Eu pertenço aos agricultores deste mundo. Gosto de semear, de cuidar, de ver crescer. Tenho a força para aceitar que nem sempre há colheita, que há forças que não podem ser contrariadas. Tenho a perseverança para tentar uma e outra vez, porque assim é a minha natureza. Mas a maior parte do tempo, suspiro por florestas escuras, pelo prazer do risco, pela sedução do perigo. Viajo porque é visceral o gosto pelo inesperado, é excitante e vivificante. Mas, para a minha alma expectante,  o melhor de viajar é sentir que há um lugar que nosso a que podemos voltar, não obstante a sua pequenez e insignificância. Há um lugar de cheiros almiscarados, de arestas de pedra que emanam um certo calor conhecido, o prazer de ver que há um pouco de nós impresso em cada árvore, em cada som, numa cama com lençois lavados. Aqui é a nossa casa. Regressar a casa é sentir que não há vergonha, não há distância, não há desejo. Aqui tudo é seguro e tranquilo. Aqui não há lobos.
 
 
 
 
 
 

quarta-feira, 3 de outubro de 2012

Metamorfose adiada

Vargas Llosa dizia que a música ajuda a entender as verdades amargas. É bem verdade. Eu queria ouvir uma música e deixar-me ir nela, abandonando-me ao sentimento que nela perspassa. Queria um desprendimento do corpo, uma certa transparência de alma. Talvez esta dor recente, não seja a tristeza dos dias, destes dias de sonhos vencidos, de violência, de insanidade colectiva, talvez seja um sintoma de uma alma que pesa com o peso do tempo que não muda. Talvez esta tristeza seja uma pele velha e caduca, que se retesa como couro ressequido ao sol, mas não se rompe.

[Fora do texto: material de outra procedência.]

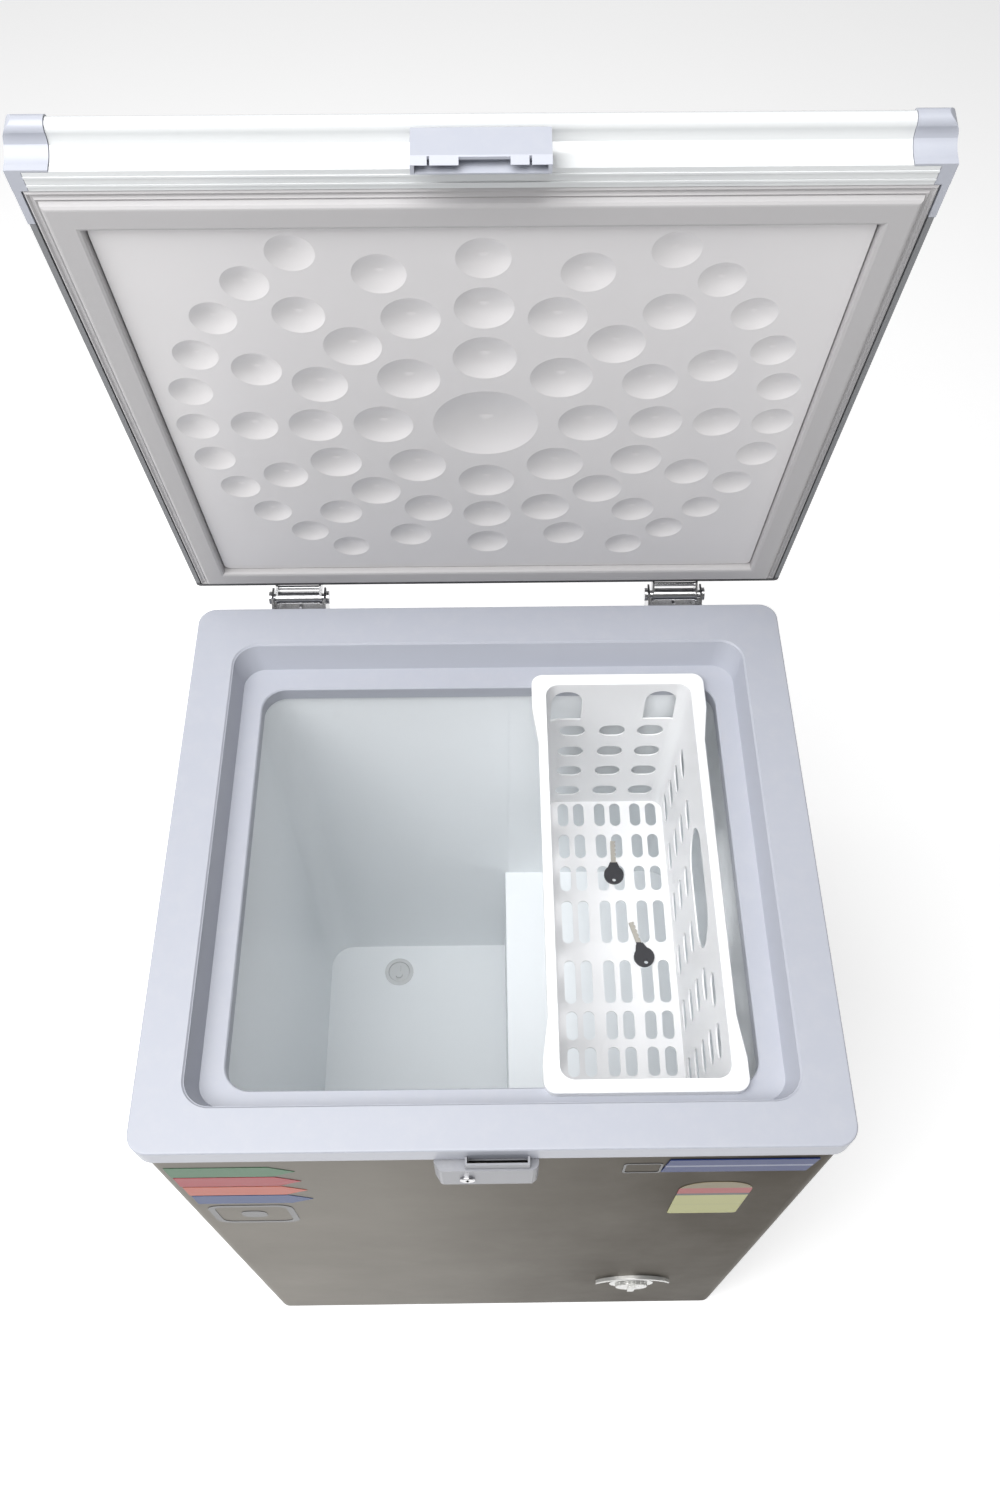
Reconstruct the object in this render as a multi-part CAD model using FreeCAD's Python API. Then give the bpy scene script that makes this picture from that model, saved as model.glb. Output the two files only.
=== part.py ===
"""Compact chest freezer: foamed steel cabinet, stepped rim, coved lid on two rear hinges, hanging basket.

Frame: Z up from the floor, X to the right, Y to the back. Shapes are drawn about the middle of the rim
and then shifted along Y, so that the origin lies on the floor under the middle of the open freezer.
Units are millimetres. The lid is drawn closed and then turned open about its hinge axis.
"""
import FreeCAD
import Part
import math
import os

V = FreeCAD.Vector

# ---------------------------------------------------------------- driving sizes
RIM_W = 565.0            # rim, outer width
RIM_D = 526.0            # rim, outer depth
RIM_TOP = 800.0          # height of the rim's top face above the floor
RIM_R = 17.0             # rim corner radius
RIM_SKIRT = 25.0         # height of the rim's outer band
SKIN_INSET = 4.0         # cabinet skin set back from the rim's band
FOOT_H = 16.0            # height of the feet
SHEET = 1.0              # skin thickness
GAP = 0.3                # fitting gap between neighbouring pieces

HW = RIM_W / 2.0
HD = RIM_D / 2.0
SKIN_X = HW - SKIN_INSET
SKIN_Y = HD - SKIN_INSET
SKIN_R = RIM_R - SKIN_INSET
SKIN_TOP = RIM_TOP - 3.0
HEM = 20.0               # width of the skin's hem round each back corner
DECK_Z = FOOT_H + 1.5    # top of the base pan

OPEN_X = HW - 38.7       # upper opening, half width
OPEN_FRONT = -HD + 36.5
OPEN_BACK = HD - 44.2
LEDGE_Z = RIM_TOP - 27.0  # ledge that carries the basket
LEDGE_X = OPEN_X - 6.8   # ledge outer edge, half width
LEDGE_FRONT = OPEN_FRONT + 6.5
LEDGE_BACK = OPEN_BACK - 10.3
MOUTH_X = LEDGE_X - 19.5  # tank mouth, half width
MOUTH_FRONT = LEDGE_FRONT + 13.6
MOUTH_BACK = LEDGE_BACK - 23.8
LIP_Z = RIM_TOP - 42.5   # foot of the mouth lip

TANK_X = MOUTH_X + 4.5   # tank inside, half width
TANK_FRONT = MOUTH_FRONT - 3.6
TANK_BACK = MOUTH_BACK + 3.3
TANK_T = 0.8
TANK_R = 30.0
FLOOR_Z = 133.0          # tank floor
STEP_Z = 362.0           # top of the step over the compressor bay
STEP_X = TANK_X - 204.5  # left face of the step
BAY_X = STEP_X + 44.5    # left wall of the compressor bay
BAY_TOP = STEP_Z - 50.0

LID_HALF = HW + 2.0      # lid half width
LID_OPEN = 79.0          # stored opening angle of the lid, degrees
LB = RIM_TOP + 6.0       # underside of the lid's frame
LT = RIM_TOP + 40.0      # top of the lid
AXIS_Y = HD + 14.0       # hinge axis
AXIS_Z = RIM_TOP - 1.0
PIN_R = 4.0
HINGE_X = (-HW + 96.5, HW - 98.5)
PLATE_SCREW_X = (-14.0, 14.0)                      # hinge plate screws from the hinge's middle
PLATE_SCREW_Z = (RIM_TOP - 88.0, RIM_TOP - 56.0)
LEAF_SCREW_X = (-13.0, 13.0)                       # lid leaf screws from the hinge's middle
LEAF_SCREW_Z = RIM_TOP + 24.0
LEAF_Y = HD + 1.6        # lid leaf's inner face, behind the lid
TRIM_BACK = -HD + 22.2   # back edge of the lid's front trim
TRIM_BAND = 15.2         # flat band under the front trim
TRIM_RIBS = (4.2, 10.6)  # ribs along the band, forward of its back edge
CAP_X = LID_HALF - 25.5  # inner edge of the lid's corner caps
EDGE_X = LID_HALF - 3.9  # inner edge of the lid's side trims
GASKET_CREST = 0.5       # gasket crest above the rim top when shut
GASKET_X = LID_HALF - 4.9
GASKET_FRONT = -HD + 22.7
GASKET_BACK = HD - 3.2
GASKET_W = 28.0          # width of the gasket's band
FIELD_DROP = 4.0         # dimpled field stands this far below the liner's edge

ROOM_X = GASKET_X - GASKET_W                       # half the width inside the gasket
ROOM_Y = (GASKET_BACK - GASKET_FRONT) / 2.0 - GASKET_W
PATTERN = min(ROOM_X / 251.6, ROOM_Y / 222.05)     # the dimple pattern follows the tighter side
LINER_MID_Y = 1.75       # middle of the dimple pattern
DIMPLE_CENTRE_R = 41.5   # big middle dimple
DIMPLE_RINGS = (         # ring radius, dimple radius, depth, step in degrees
    (80.5, 23.5, 6.5, 45.0),
    (134.0, 21.0, 6.0, 22.5),
    (182.0, 18.5, 5.2, 22.5),
    (226.5, 16.5, 4.6, 11.25),
)
DIMPLE_SIDE_LIMIT = 57.0  # the outermost ring stops this far from level, degrees

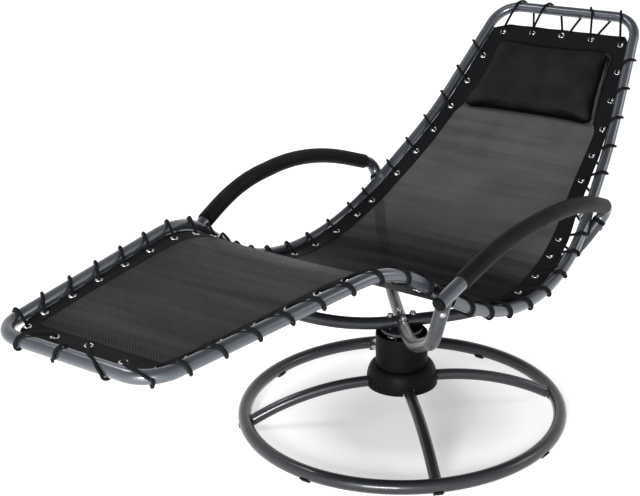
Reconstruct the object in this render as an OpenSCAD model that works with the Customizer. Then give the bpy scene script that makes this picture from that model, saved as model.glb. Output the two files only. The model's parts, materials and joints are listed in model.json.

Esta deriva sobre a tristeza, esta demanda em persegui-la, em aprisionar-lhe o sentido, talvez seja a forma errada de combatê-la. Não será até o combate a verdadeira cura. Tenho de deitar-me com esta tristeza, contemplar o seu corpo, deleitar-me com a sua argúcia, teimosia, paciência. Deixá-la reinar sem amarguras, sem revoltas. É o tempo dela, será companheira natural. Tentar não fazer da tristeza o meu carrasco, deixá-la instalar-se devagarinho. E, quando chegar a hora, estar preparada para a deixar partir...




Telescópio

A luz que nos permite ver, demora sempre um tempo a atingir a nossa retina. Tudo que vemos é passado. O presente só existe de olhos fechados. Só vemos a verdade quando nos tornamos cegos. O sentir é a verdadeira visão, é o que nos permite ver outro tempo que não o passado. Sentir é a única forma de viver no presente e de pressentir o futuro.

Quanto mais se recua no passado, mais opaco se torna o universo. Além de um certo limite, a luz já não consegue alcançar-nos.